Eine Müllkippe und die Rettung des Richard Löwenherz … Spätestens mit der Öffnung einer Dose Sardinen und der Blutinfusion durch einen Quacksalber, der sich ausnimmt wie Donald Duck mit Turban, überdecken diese Sticheleien beinahe die Handlung und degradieren sie zugunsten eines seitenweisen Suchbildes zur Nebensache. Ein weggeworfener Winnie Puuh auf einer Müllkippe löst diese Tendenz wieder auf. Brrenaud und Federico Bertolucci widmen sich der Entwirrung der aufgeworfenen Handlungsfäden und fügen eine Spur Romantik hinzu, die allerdings noch eine geraume Weile benötigt, bis sie die beiden Liebenden erreicht, womit endgültig bewiesen wäre, dass die beiden Comic-Macher ganz und gar nicht historienkonform erzählen wollen.
Die Form bestimmt letztlich die Handlung. Zwei Löwen stehen sich als Feinde gegenüber. Federico Bertolucci zeichnet lieb ausschauende Tiere. Selbst die Bösewichte weisen einen gewissen Charme auf. Grundtendenzen, wie sie seit dem unerreichten Zeichentrickfilm Dschungelbuch von 1967 vorhanden sind, werden hier spielerisch aufgegriffen und fortgeführt. Tierfiguren stehen hier nicht für eine Charaktereigenschaft im übertragenen Sinne. Derart hintersinnig wurden die Vorbilder nicht verwendet. Wer die spätere Schlacht zwischen den beiden Herrschern, wohl gemerkt Löwen, verfolgt, begreift schnell, dass Bertolucci mögliche fabulöse Charaktereigenschaften wie edel oder königlich gerne in der Form von Löwenherz und Saladin veralbert.

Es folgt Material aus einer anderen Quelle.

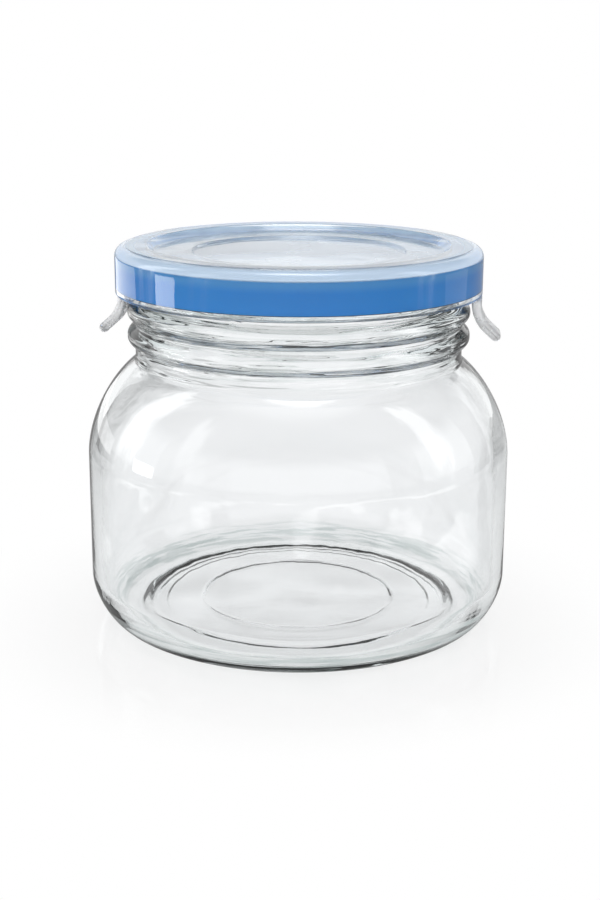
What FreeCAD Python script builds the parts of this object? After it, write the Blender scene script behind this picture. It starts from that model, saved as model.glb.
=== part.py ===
import FreeCAD, Part
import math
import os

# Squat glass storage jar with a clear push-on lid and a coloured sealing ring.
# Millimetres, +Z up, origin on the table under the middle of the jar.
# Every round piece is one half-section turned about Z. The two pull tabs of the lid lie on the X axis.

# ---- glass jar: overall sizes ----
glass_height = 84.8         # table to the top of the glass lip
body_radius = 50.0          # straight side of the jar
wall = 2.8                  # side and shoulder thickness

# ---- glass jar: base ----
heel_in = 5.8               # how far the heel's slope runs in from the side
heel_up = 5.1               # and how far it climbs
heel_round = 12.8           # rounding from the side into the heel
foot_round = 4.6            # rounding from the heel onto the bearing ring
foot_width = 6.0            # ring that stands on the table
foot_inner_round = 10.0     # soft rounding from that ring into the hollow
hollow_depth = 0.9          # hollow under the base, at its rim
hollow_slope = 3.9          # run of the slope up into it
hollow_round = 0.7
base_steps = (32.6, 23.2)   # radii of the steps that the mould's plates leave in the hollow
base_step_rise = 0.16
base_step_run = 0.6
base_step_round = 0.5
floor = 2.8                 # inside floor above the table, at its edge
floor_rise = 0.5            # extra height of the floor in the middle
floor_flat = 16.0           # radius of the level middle
floor_round = 200.0         # rounding between the level middle and the slope around it
inner_heel_in = 5.6         # the same slope inside, from the inner side
inner_heel_up = 4.7
inner_heel_round = 9.6
inner_foot_round = 4.6

# ---- glass jar: shoulder and neck ----
shoulder_turn = 54.0        # degrees from upright to the shoulder's slope at the neck
neck_radius = 38.4
neck_foot_round = 0.8
neck_straight = 3.2         # plain neck between the shoulder and the lowest bead
neck_wall = 3.4
inner_neck_round = 4.0
bead_count = 2
bead_height = 5.3
bead_depth = 1.75           # how far a bead stands out from the neck
bead_crest = 1.9            # level part of the crest, before rounding
bead_round = 1.5
bead_root_round = 0.35
bead_gap = 0.5

# ---- glass jar: sealing finish above the beads ----
finish_step = 1.4           # how far the finish stands back from the neck
ridge_depth = 0.6           # snap ridge that the sealing ring hooks under
ridge_height = 2.4
ridge_below_lip = 1.2
ridge_round = 0.4
lip_round = 0.9

# ---- fits ----
fit_gap = 0.15              # between pieces that rest or sit in each other
snap_gap = 0.2              # sealing ring to the glass ridge, sideways
hook_gap = 0.05             # sealing ring's hook below the glass ridge
skirt_to_bead = 1.5         # lid's skirt above the top bead
tab_to_bead = 0.25          # pull tabs out from the beads

# ---- sealing ring ----
ring_wall = 2.05
ring_lip = 1.6              # width of the raised lip that seals against the lid
ring_lip_rise = 0.3         # lip above the flange
ring_flange = 1.05          # thickness of the flange over the glass lip
ring_flange_in = 0.6        # its inner edge, out from the mouth
ring_hook_depth = 0.45      # bead that hooks under the glass ridge
ring_hook_height = 1.6
ring_round = 0.35
ring_hook_round = 0.175
ring_lip_round = 0.12

# ---- lid ----
skirt_wall = 2.8
skirt_below_ring = 1.0
lid_rim = 2.65              # thickness over the sealing ring
lid_shoulder = 2.3          # width of the rounded shoulder outside the raised rim
lid_shoulder_drop = 0.35    # shoulder below the top of the rim
lid_shoulder_round = 2.1
lid_rim_width = 5.15
panel_drop = 1.6            # sunken panel below the rim
panel_slope = 1.75          # run of the slope down to it
plate = 1.6                 # thickness of the panel
disc_radius = 25.0          # middle disc, sunk a second time
disc_drop = 0.6
disc_slope = 0.5
disc_round = 0.4
panel_round = 0.8
lid_rim_round = 0.6
lid_rim_edge_round = 0.25
lid_rim_foot_round = 0.15
lid_under_round = 0.3       # all corners of the underside
skirt_edge_round = 0.4

# ---- pull tabs ----
tab_width = 7.0
tab_thickness = 2.3
tab_overlap = 1.2           # how far the tab's root runs up into the skirt
tab_drop = 2.3              # straight part below the skirt
tab_bend = 7.0              # radius of the bend, at the middle of the thickness
tab_turn = 48.0             # degrees
tab_reach = 3.0             # straight part after the bend
tab_edge_round = 1.0
tab_tip_share = 0.97        # tip rounding as a share of half the thickness

# ---- heights and radii that follow from the sizes above ----
mouth_radius = neck_radius - neck_wall
finish_radius = neck_radius - finish_step
ridge_radius = finish_radius + ridge_depth
ridge_top = glass_height - ridge_below_lip
ridge_low = ridge_top - ridge_height

ring_inner = ridge_radius + snap_gap
ring_outer = ring_inner + ring_wall
flange_top = glass_height + fit_gap + ring_flange
ring_top = flange_top + ring_lip_rise
hook_slope_top = ridge_low - hook_gap
hook_top = hook_slope_top - ring_hook_depth
ring_bottom = hook_top - ring_hook_height

skirt_inner = ring_outer + fit_gap
lid_radius = skirt_inner + skirt_wall
skirt_bottom = ring_bottom - skirt_below_ring
rim_under = ring_top + fit_gap
lid_top = rim_under + lid_rim

bead_top = skirt_bottom - skirt_to_bead
bead_stack = bead_count * bead_height + (bead_count - 1) * bead_gap
neck_foot = bead_top - bead_stack - neck_straight

UP = FreeCAD.Vector(0, 0, 1)
CENTRE = FreeCAD.Vector(0, 0, 0)


def point(radius, height):
    """A point of a half-section, in the XZ plane."""
    return FreeCAD.Vector(radius, 0, height)


def rounded_face(corners):
    """Closed face in the XZ plane from (radius, height, rounding) corners.

    A corner with a rounding becomes an arc that touches both of its sides.
    """
    edges = []
    last_end = None
    first_start = None
    count = len(corners)
    for i in range(count):
        here = point(*corners[i][:2])
        rounding = corners[i][2]
        start = end = here
        if rounding > 0:
            back = (point(*corners[i - 1][:2]) - here).normalize()
            ahead = (point(*corners[(i + 1) % count][:2]) - here).normalize()
            half_angle = back.getAngle(ahead) / 2
            run = rounding / math.tan(half_angle)
            start = here + back * run
            end = here + ahead * run
            middle_way = (back + ahead).normalize()
            crest = here + middle_way * (rounding / math.sin(half_angle) - rounding)
        if last_end is None:
            first_start = start
        elif last_end.distanceToPoint(start) > 1e-6:
            edges.append(Part.LineSegment(last_end, start).toShape())
        if rounding > 0:
            edges.append(Part.Arc(start, crest, end).toShape())
        last_end = end
    edges.append(Part.LineSegment(last_end, first_start).toShape())
    return Part.Face(Part.Wire(edges))


def turned(corners):
    """Solid of revolution of a half-section about Z."""
    return rounded_face(corners).revolve(CENTRE, UP, 360)


def base_underside():
    """Stepped hollow under the base and the ring that it stands on, from the middle out."""
    foot_outer = body_radius - heel_in
    foot_inner = foot_outer - foot_width
    corners = [
        (foot_outer, 0, foot_round),
        (foot_inner, 0, foot_inner_round),
        (foot_inner - hollow_slope, hollow_depth, hollow_round),
    ]
    height = hollow_depth
    for radius in base_steps:
        corners.append((radius, height, base_step_round))
        height += base_step_rise
        corners.append((radius - base_step_run, height, base_step_round))
    corners.append((0, height, 0))
    corners.reverse()
    return corners


def shoulder_rounding():
    """Outer shoulder radius that uses up the slope between the side and the neck's foot."""
    half_turn = math.tan(math.radians(shoulder_turn / 2))
    slope_length = (body_radius - neck_radius) / math.sin(math.radians(shoulder_turn))
    return slope_length / half_turn - neck_foot_round


def shoulder_height(radius, inset):
    """Height at a radius of the shoulder's slope, moved into the glass by inset."""
    turn = math.radians(shoulder_turn)
    start_radius = neck_radius - inset * math.cos(turn)
    start_height = neck_foot - inset * math.sin(turn)
    return start_height - (radius - start_radius) / math.tan(turn)


def bead(low):
    """One rounded bead around the neck, with its lower edge at the height low."""
    side = (bead_height - bead_crest) / 2
    crest_radius = neck_radius + bead_depth
    return [
        (neck_radius, low, bead_root_round),
        (crest_radius, low + side, bead_round),
        (crest_radius, low + side + bead_crest, bead_round),
        (neck_radius, low + bead_height, bead_root_round),
    ]


def snap_ridge():
    """Ridge near the glass lip that the sealing ring hooks under."""
    return [
        (finish_radius, ridge_low, ridge_round),
        (ridge_radius, ridge_low + ridge_depth, ridge_round),
        (ridge_radius, ridge_top - ridge_depth, ridge_round),
        (finish_radius, ridge_top, ridge_round),
    ]


def make_jar():
    """Hollow jar: base, heel, side, round shoulder, beaded neck and sealing finish."""
    inner_radius = body_radius - wall
    outside = base_underside()
    outside.append((body_radius, heel_up, heel_round))
    outside.append((body_radius, shoulder_height(body_radius, 0), shoulder_rounding()))
    outside.append((neck_radius, neck_foot, neck_foot_round))
    for number in range(bead_count):
        low = neck_foot + neck_straight + number * (bead_height + bead_gap)
        outside.extend(bead(low))
    outside[-1] = (finish_radius, bead_top, bead_root_round)
    outside.extend(snap_ridge())
    outside.append((finish_radius, glass_height, lip_round))
    inside = [
        (mouth_radius, glass_height, lip_round),
        (mouth_radius, shoulder_height(mouth_radius, wall), inner_neck_round),
        (inner_radius, shoulder_height(inner_radius, wall), shoulder_rounding() - wall),
        (inner_radius, floor + inner_heel_up, inner_heel_round),
        (inner_radius - inner_heel_in, floor, inner_foot_round),
        (floor_flat, floor + floor_rise, floor_round),
        (0, floor + floor_rise, 0),
    ]
    return turned(outside + inside)


def make_seal_ring():
    """Ring between the lid and the glass.

    A wall with a raised lip on top, a flange over the glass and a hook below.
    """
    hook_radius = ring_inner - ring_hook_depth
    lip_radius = ring_outer - ring_lip
    flange_radius = mouth_radius + ring_flange_in
    return turned([
        (hook_radius, ring_bottom, ring_round),
        (ring_outer, ring_bottom, ring_round),
        (ring_outer, ring_top, ring_round),
        (lip_radius, ring_top, ring_lip_round),
        (lip_radius - ring_lip_rise, flange_top, ring_lip_round),
        (flange_radius, flange_top, ring_round),
        (flange_radius, flange_top - ring_flange, ring_round),
        (ring_inner, flange_top - ring_flange, ring_round),
        (ring_inner, hook_slope_top, ring_round),
        (hook_radius, hook_top, ring_hook_round),
    ])


def make_lid_shell():
    """Top, raised rim and skirt of the lid."""
    rim_outer = lid_radius - lid_shoulder
    rim_inner = rim_outer - lid_rim_width
    shoulder_top = lid_top - lid_shoulder_drop
    panel_top = lid_top - panel_drop
    disc_top = panel_top - disc_drop
    panel_edge = rim_inner - panel_slope
    slope_shift = plate * math.tan(math.atan2(panel_drop, panel_slope) / 2)
    under_edge = panel_edge + slope_shift
    climb = rim_under - (panel_top - plate)
    return turned([
        (0, disc_top, 0),
        (disc_radius - disc_slope, disc_top, disc_round),
        (disc_radius, panel_top, disc_round),
        (panel_edge, panel_top, panel_round),
        (rim_inner, lid_top, lid_rim_round),
        (rim_outer - lid_shoulder_drop, lid_top, lid_rim_edge_round),
        (rim_outer, shoulder_top, lid_rim_foot_round),
        (lid_radius, shoulder_top, lid_shoulder_round),
        (lid_radius, skirt_bottom, skirt_edge_round),
        (skirt_inner, skirt_bottom, skirt_edge_round),
        (skirt_inner, rim_under, lid_under_round),
        (under_edge + climb * panel_slope / panel_drop, rim_under, lid_under_round),
        (under_edge, panel_top - plate, lid_under_round),
        (disc_radius, panel_top - plate, lid_under_round),
        (disc_radius - disc_slope, disc_top - plate, lid_under_round),
        (0, disc_top - plate, 0),
    ])


def make_tab():
    """Pull tab on +X: straight root, outward bend and rounded tip, with soft edges."""
    half = tab_thickness / 2
    middle = neck_radius + bead_depth + tab_to_bead + half
    root = skirt_bottom + tab_overlap
    turn = math.radians(tab_turn)
    lean = math.tan(turn / 2)
    along = point(math.sin(turn), -math.cos(turn))
    across = point(math.cos(turn), math.sin(turn)) * half
    elbow = point(middle, skirt_bottom - tab_drop - tab_bend * lean)
    elbow_side = point(half, half * lean)
    tip = elbow + along * (tab_bend * lean + tab_reach + half)
    tip_round = half * tab_tip_share

    def corner(place, rounding):
        return (place.x, place.z, rounding)

    side_view = rounded_face([
        (middle - half, root, 0),
        corner(elbow - elbow_side, tab_bend + half),
        corner(tip - across, tip_round),
        corner(tip + across, tip_round),
        corner(elbow + elbow_side, tab_bend - half),
        (middle + half, root, 0),
    ])
    side_view.translate(FreeCAD.Vector(0, -tab_width / 2, 0))
    blank = side_view.extrude(FreeCAD.Vector(0, tab_width, 0))
    side_edges = []
    for edge in blank.Edges:
        box = edge.BoundBox
        if box.YLength < 1e-6 and box.ZMin < root - 1e-6:
            side_edges.append(edge)
    return blank.makeFillet(tab_edge_round, side_edges)


def make_lid():
    """Lid shell with its two pull tabs, moulded as one piece."""
    lid = make_lid_shell()
    for quarter_turns in (0, 2):
        tab = make_tab()
        tab.rotate(CENTRE, UP, 90 * quarter_turns)
        lid = lid.fuse(tab)
    return lid.removeSplitter()


def main():
    os.makedirs("parts", exist_ok=True)
    pieces = {"jar": make_jar(), "seal_ring": make_seal_ring(), "lid": make_lid()}
    for name, shape in pieces.items():
        solids = shape.Solids
        if len(solids) != 1 or not shape.isValid():
            raise ValueError(name + " is not one valid solid")
        solids[0].exportStep("parts/" + name + ".step")
        box = shape.optimalBoundingBox()
        print(f"{name}: {shape.Volume / 1000:.1f} cm3, z {box.ZMin:.2f} to {box.ZMax:.2f}, "
              f"width {box.XLength:.2f}")


main()
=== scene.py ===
# %% [markdown]
# # A glass storage jar with a clear push-on lid
# The jar is pressed and blown soda-lime glass. Its lid is clear moulded plastic with two pull tabs, and a
# blue sealing ring sits inside the lid and shows through it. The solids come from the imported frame, and
# this script gives them their looks: finer lathe-turned surfaces, and materials for glass, plastic and
# rubber. Everything is in metres, in the frame's own axes, with +Z up.

# %% Load the frame
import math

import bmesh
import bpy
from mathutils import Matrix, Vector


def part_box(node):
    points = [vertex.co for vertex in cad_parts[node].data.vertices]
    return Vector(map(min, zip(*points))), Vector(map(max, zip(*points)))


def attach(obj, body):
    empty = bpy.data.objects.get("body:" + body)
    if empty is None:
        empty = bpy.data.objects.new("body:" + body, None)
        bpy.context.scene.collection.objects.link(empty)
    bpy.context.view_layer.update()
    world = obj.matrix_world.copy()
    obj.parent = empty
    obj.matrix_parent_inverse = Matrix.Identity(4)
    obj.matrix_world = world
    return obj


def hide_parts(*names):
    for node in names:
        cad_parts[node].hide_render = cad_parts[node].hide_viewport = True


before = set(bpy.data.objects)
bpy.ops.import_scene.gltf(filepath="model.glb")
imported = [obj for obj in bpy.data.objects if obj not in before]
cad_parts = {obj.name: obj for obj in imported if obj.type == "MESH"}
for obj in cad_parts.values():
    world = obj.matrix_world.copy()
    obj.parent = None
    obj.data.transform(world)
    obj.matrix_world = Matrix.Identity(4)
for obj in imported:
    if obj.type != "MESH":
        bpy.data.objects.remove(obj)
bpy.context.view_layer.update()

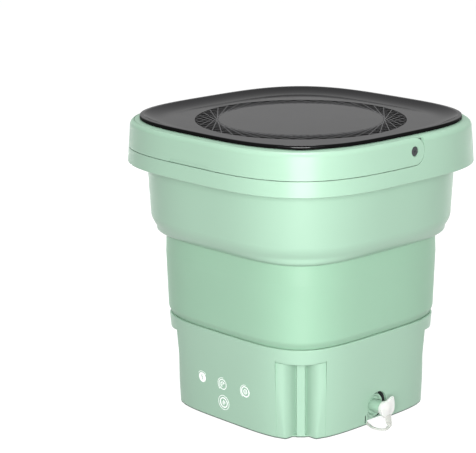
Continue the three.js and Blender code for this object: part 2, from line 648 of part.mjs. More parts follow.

Kindgerechtes Design, qualitativ prima und technisch sehr versiert, liefert Federico Bertolucci in dieser abgeschlossenen Geschichte ab. Da er auch die butterweiche Kolorierung übernimmt, entstehen Bilder aus einem Guss in sehr unterschiedlichen und abwechslungsreichen Seitenstrukturen, die auch die Collage gerne einmal zur Auflockerung zur Hilfe nimmt. Mit durchweg pastellartigen Farbaufträgen werden die Augen regelrecht verwöhnt.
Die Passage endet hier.